Between March 2001, when the national recession began, and July 2003, 2.7 million U.S. jobs have been lost, a report by the Washington-based Economic Policy Institute said. During that same time, however, Nevada gained 18,700 jobs, the report said.

"I would say that Las Vegas and Southern Nevada has been somewhat resilient compared to other local economies around the country," said Brian Gordon, principal with the Las Vegas research firm Applied Analysis. "The development trend is continuing and that's proving well for job growth."

In a recent study published by Business 2.0 magazine, published by the Fortune Group at Time Inc., Las Vegas is expected to pace the nation in terms of job growth over the next 10 years. The ranking, based on information provided by the economic consulting firm Global Insight and the U.S. Bureau of Labor Statistics, predicts 47.7 percent job growth in Las Vegas by 2013.

Following Las Vegas in the rankings are Orlando, Fla. (31.9 percent), West Palm Beach, Fla. (28.7 percent) and Ft. Lauderdale, Fla. (25.7 percent). Many of Las Vegas' frequently cited economic development competitors trail far behind in the report, including Phoenix (25.3 percent), San Diego (19.2 percent) and Denver (16.5 percent).

Schwer credits the relative success of Las Vegas and Nevada to the fast-paced growth the area was enjoying prior to the recession and the event of 9-11.

"Momentum was on our side," he said. "The 9-11 attacks were not in Las Vegas, they were in the East. That was a clear factor."

Gordon agreed.

"You've got an upper hand anytime that happens," he said.

Still, Schwer said, gaming has been slow to shake off the effects of weaker tourism and gambling budgets.

Gaming win reported by Clark County's casinos reached $7.7 billion in 2000, reports from the Nevada Gaming Control Board said. Win in 2001, which fell sharply after Sept. 11, was off by 0.5 percent to $7.6 billion, and it was down another 0.1 percent in 2002.

Schwer blamed the sluggish performance on stagnant hotel room inventory, which is expected to grow by just 3 percent this year and a very low 1.4 percent in 2004. With that in mind, gaming revenue is expected to rise by 2.3 percent and 3.3 percent, respectively.

Pointing to 2005, however, Schwer said the addition of Steve Wynn's new Strip property, Wynn Las Vegas, could bolster figures.

The economic slowdown in Las Vegas surrounding the Sept. 11 attacks took a toll on home construction, Schwer said. It was, however, brief. In 2000, 26,811 housing permits were issued, he said.

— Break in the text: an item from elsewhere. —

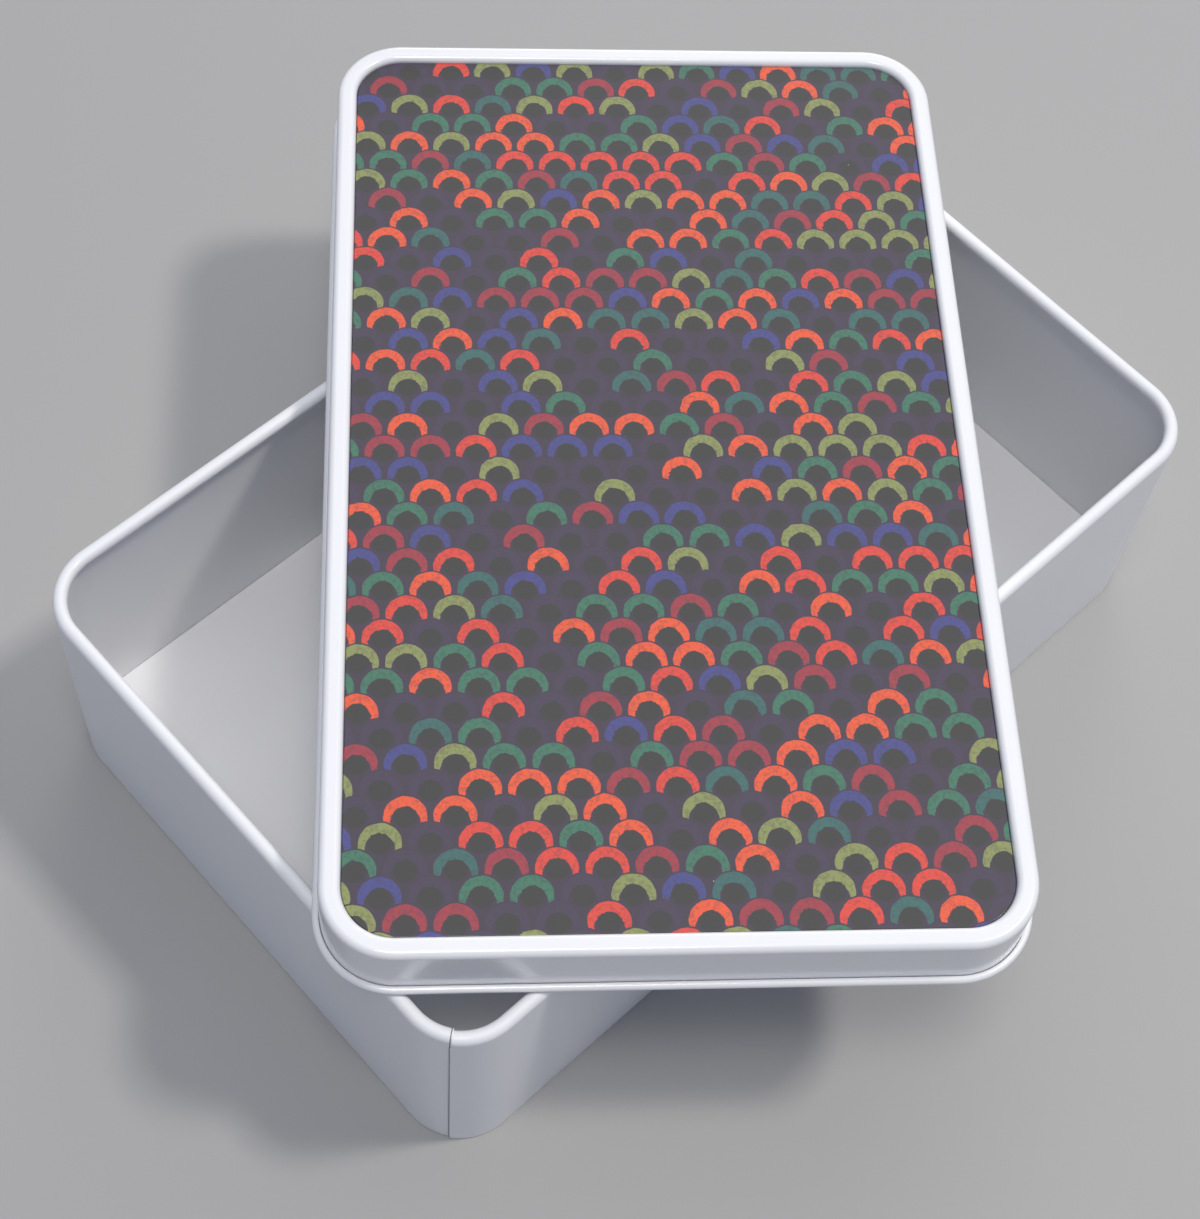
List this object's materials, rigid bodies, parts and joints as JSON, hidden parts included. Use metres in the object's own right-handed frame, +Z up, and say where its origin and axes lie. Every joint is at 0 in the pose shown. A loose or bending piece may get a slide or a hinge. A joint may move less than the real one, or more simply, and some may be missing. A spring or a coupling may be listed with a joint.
{
  "type": "tin box with lift-off lid",
  "caption": "Rectangular slip-lid tin box for cards, standing open with its panel-topped lid lying crosswise on the rim.",
  "frame": {"origin": "middle of the base's outline, on the plane that the base stands on", "axes": "+Z up, out of the open base; +X along the base's long side; +Y along its short side, with the side seam at the corner in -X and -Y"},
  "size_m": [0.2106, 0.2188, 0.0699],
  "materials": {
    "white_enamel": "gloss",
    "printed_panel": "gloss",
    "adhesive": "matte"
  },
  "bodies": {
    "base": {"body_wall": "white_enamel", "bottom_plate": "white_enamel"},
    "lid": {"lid_shell": "white_enamel", "lid_panel": "printed_panel", "panel_adhesive": "adhesive"}
  },
  "joints": [
    {"name": "lid_lift", "type": "slide", "parent": "base", "child": "lid", "axis": [0, 0, 1], "range_m": [0, 0.1]}
  ]
}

In 2001, that total jumped to 29,668. In 2002, however, the permits slipped 0.8 percent to 29,427.

By the end of the year, however, Schwer expects those figures to jump to 31,193 and they are predicted to reach 32,440 in 2004.

As long as employment continues to increase, the demand for housing will remain strong, Schwer said, cautioning that higher interest rates could dampen the market.

Jobs have also kept Clark County residents spending with increasing fervor since Sept. 11. In October 2001, the first full month following Sept. 11, Clark County taxable sales jumped 2.3 percent from the same month in 2000, said a report from the Nevada Department of Taxation. It marked a significant improvement from the month of the attacks, which saw sales fall by 10.3 percent in Clark County from the same 2000 month.

Taxable sales hit a high point for 2003 in June, registering an 8 percent increase over June 2002. It was the 12th consecutive month in increased business activity.

"We've started to see the trends pick back up," Gordon said. "I wouldn't say we are at pre-Sept. 11 levels, but we're getting closer."